The Paris Climate Agreement is an international treaty that commits most of the world’s governments to addressing climate change.
Forged through decades of negotiations, the Paris Agreement is the world’s first comprehensive climate treaty. Despite its problems, it’s still seen as a major breakthrough in humanity’s effort to tackle the issue. When someone mentions Paris in the context of climate change, this is usually what they’re talking about.
The goal of the Paris Agreement is to stop the world’s average temperature rising more than two degrees, or ideally 1.5ºC.

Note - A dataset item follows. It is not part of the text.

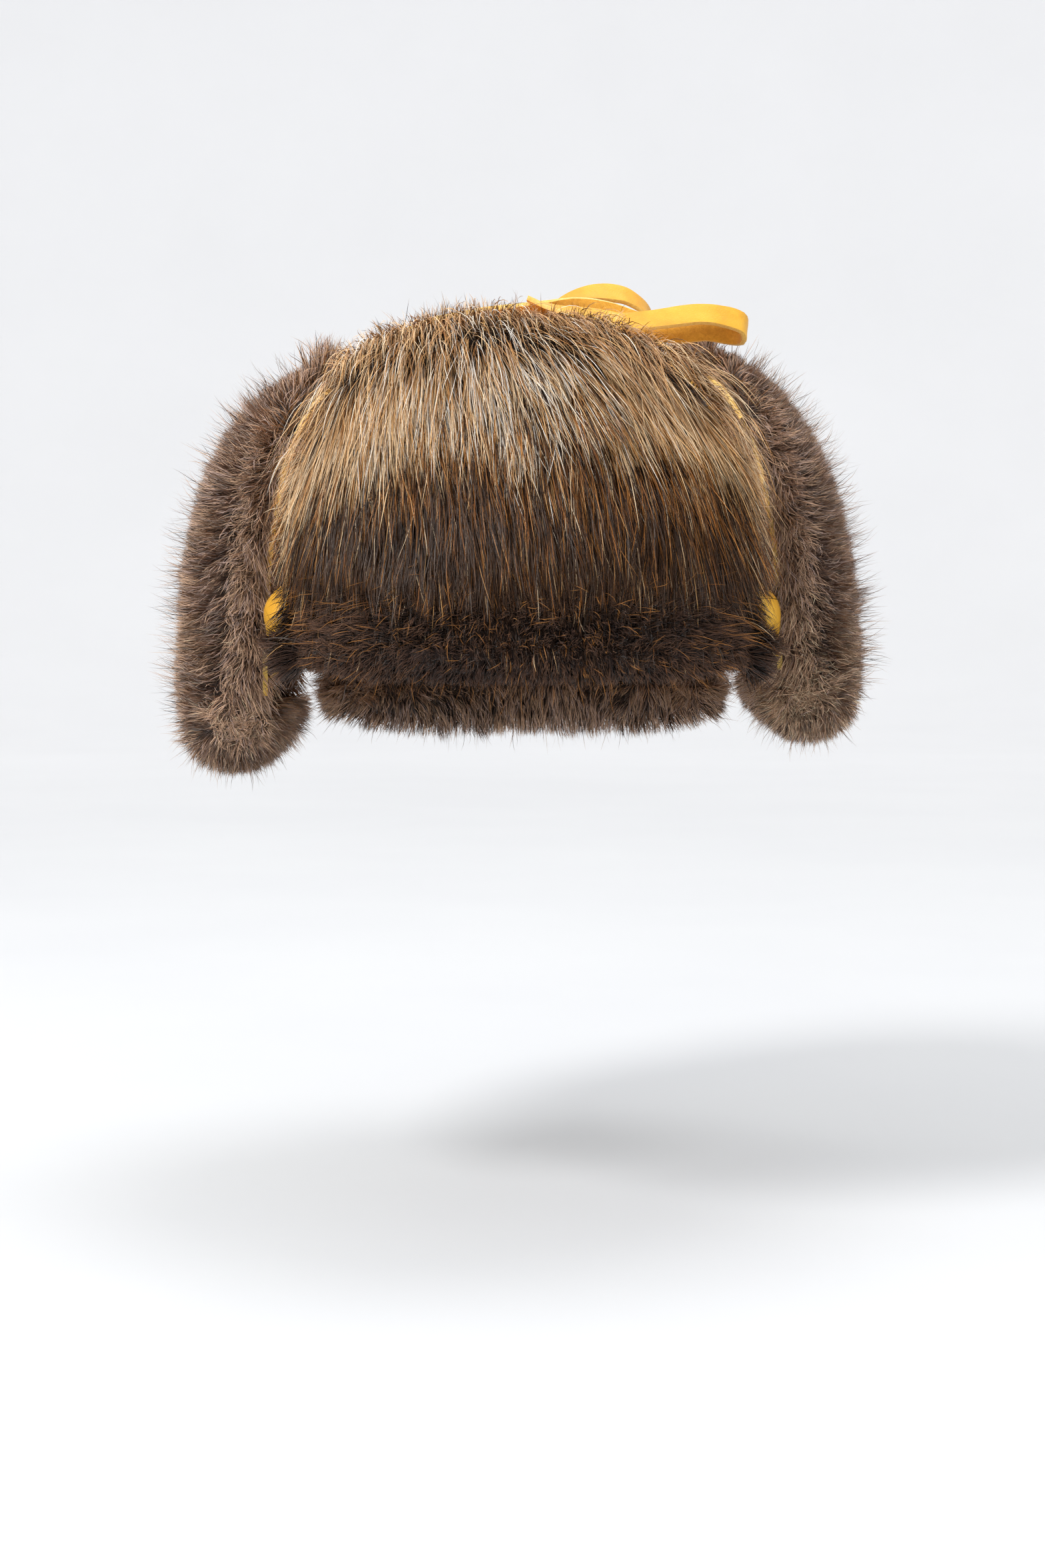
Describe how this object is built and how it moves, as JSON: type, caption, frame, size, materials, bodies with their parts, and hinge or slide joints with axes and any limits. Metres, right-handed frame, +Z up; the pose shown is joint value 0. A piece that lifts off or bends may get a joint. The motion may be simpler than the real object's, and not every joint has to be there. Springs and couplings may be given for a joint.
{
  "type": "trapper hat",
  "caption": "Trapper hat: domed leather crown with lining and sweatband, long-haired front flap and plush ear and neck flaps turned up, leather laces tied on top.",
  "frame": {"origin": "centre of the head opening, in the plane of the rim binding's underside", "axes": "+Z up through the crown, -Y towards the front flap and brow, +X towards the wearer's left ear, which is the viewer's right"},
  "size_m": [0.2346, 0.2656, 0.1667],
  "materials": {
    "gold_leather": "soft golden-yellow tanned leather, fine grain, slightly satin",
    "sweatband_leather": "smooth dark brown leather",
    "lining_cloth": "quilted satin lining",
    "interlining_felt": "wool felt",
    "guard_hair_pelt": "long glossy brown guard hair over woolly underfur",
    "underfur_pelt": "dense plush grey-brown fur"
  },
  "bodies": {
    "crown": {"crown_gore_front_left": "gold_leather", "crown_gore_front_right": "gold_leather", "crown_gore_rear_left": "gold_leather", "crown_gore_rear_right": "gold_leather", "lining_front_left": "lining_cloth", "lining_front_right": "lining_cloth", "lining_rear_left": "lining_cloth", "lining_rear_right": "lining_cloth", "sweatband": "sweatband_leather", "rim_binding": "gold_leather", "left_corner_fold": "gold_leather", "right_corner_fold": "gold_leather"},
    "front_flap": {"front_flap_leather": "gold_leather", "front_flap_interlining": "interlining_felt", "front_flap_pelt": "guard_hair_pelt"},
    "left_flap": {"left_flap_leather": "gold_leather", "left_flap_interlining": "interlining_felt", "left_flap_pelt": "underfur_pelt", "left_lace_tab": "gold_leather"},
    "right_flap": {"right_flap_leather": "gold_leather", "right_flap_interlining": "interlining_felt", "right_flap_pelt": "underfur_pelt", "right_lace_tab": "gold_leather"},
    "neck_flap": {"neck_flap_leather": "gold_leather", "neck_flap_interlining": "interlining_felt", "neck_flap_pelt": "underfur_pelt"},
    "left_lace": {"left_lace": "gold_leather"},
    "right_lace": {"right_lace": "gold_leather"}
  },
  "joints": [
    {"name": "front_flap_fold", "type": "hinge", "parent": "crown", "child": "front_flap", "pos_m": [0, -0.119, 0.0015], "axis": [1, 0, 0], "range_deg": [0, 100]},
    {"name": "left_flap_fold", "type": "hinge", "parent": "crown", "child": "left_flap", "pos_m": [-0.1015, 0.0085, -0.0245], "axis": [0, -1, 0], "range_deg": [0, 160]},
    {"name": "right_flap_fold", "type": "hinge", "parent": "crown", "child": "right_flap", "pos_m": [0.1005, 0.0085, -0.015], "axis": [0, 1, 0], "range_deg": [0, 160]},
    {"name": "neck_flap_fold", "type": "hinge", "parent": "crown", "child": "neck_flap", "pos_m": [0, 0.121, -0.02], "axis": [-1, 0, 0], "range_deg": [0, 165]},
    {"name": "left_lace_swing", "type": "hinge", "parent": "left_flap", "child": "left_lace", "pos_m": [-0.06, -0.004, 0.0948], "axis": [0, -1, 0], "range_deg": [0, 80]},
    {"name": "right_lace_swing", "type": "hinge", "parent": "right_flap", "child": "right_lace", "pos_m": [0.056, 0.004, 0.0993], "axis": [0, 1, 0], "range_deg": [0, 80]}
  ],
  "couplings": [
    {"joint": "left_lace_swing", "follows": "left_flap_fold", "ratio": 0.5},
    {"joint": "right_lace_swing", "follows": "right_flap_fold", "ratio": 0.5}
  ]
}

Doing this would likely prevent the worst impacts of climate change (although it will still cause serious harm, especially to people who did least to cause this crisis). But at the moment the world isn’t even on track to hit that goal.
Almost every government in the world has signed up to the Paris Agreement. The only ones that haven’t joined are Iran, Turkey, Eritrea, Iraq, South Sudan, Libya and Yemen.
The US left the agreement under Donald Trump, but rejoined in early 2021 when President Joe Biden took office.
Is the Paris Agreement working?
Not yet, but it still could. Most experts agree that it’s helped speed up climate action around the world, but not by enough. It’s also a useful framework to help countries work together on climate change. However, it still relies on them taking the problem seriously in the first place.
One recent study has crunched the numbers from commitments and pledges over the last 10 years and found that the Paris Agreement’s goals are “within reach”. But reaching them won’t be easy.
To get back on track, countries need to set more ambitious short-term goals for reducing their emissions. They also need to work harder to keep their promises. Scientists say we need a 45% emissions cut in the next 10 years to stay under that 1.5ºC limit.

For the Paris Climate Agreement to succeed, we’ll need to hugely expand renewable energy. © Paul Langrock / Zenit / Greenpeace
What have countries agreed to?
Under the Paris Agreement, each country has to say how much it will reduce its contribution to climate change. As well as these targets, they also have to publish five-yearly plans for how they’ll make it all happen.
Here’s a quick look at a few countries’ latest commitments:
- UK – pledged to cut emissions 68% by 2030.
- France – negotiates as part of the EU, which pledged to cut 55% by 2030.
- USA – recently rejoined after leaving under Donald Trump. New commitment expected soon.
- China – pledged to peak its emissions by 2030, but a full Paris commitment is still due, which will hopefully be more ambitious.
- Brazil – pledged to cut 43% by 2030, but with a dodgy accounting trick that allows them to actually increase their emissions.
The Climate Action Tracker has a useful summary of different countries’ pledges, and a rating system showing whether they’re doing their fair share. However, the countries that industrialised first should really move even faster, given their responsibility for historic emissions.
Are countries’ plans good enough?
Not yet. The idea is that the world’s combined commitments should be enough to keep us under the 1.5ºC limit. But at the moment, they’re failing this test.
Each government can decide how big its reduction will be. And even if every country hit its current Paris Agreement target, global emissions would only be 1% lower by 2030, and the world would warm by 2.1 – 3.3ºC. These temperature changes might not sound like much, but in the world’s hugely powerful and delicately-balanced climate system, they make all the difference.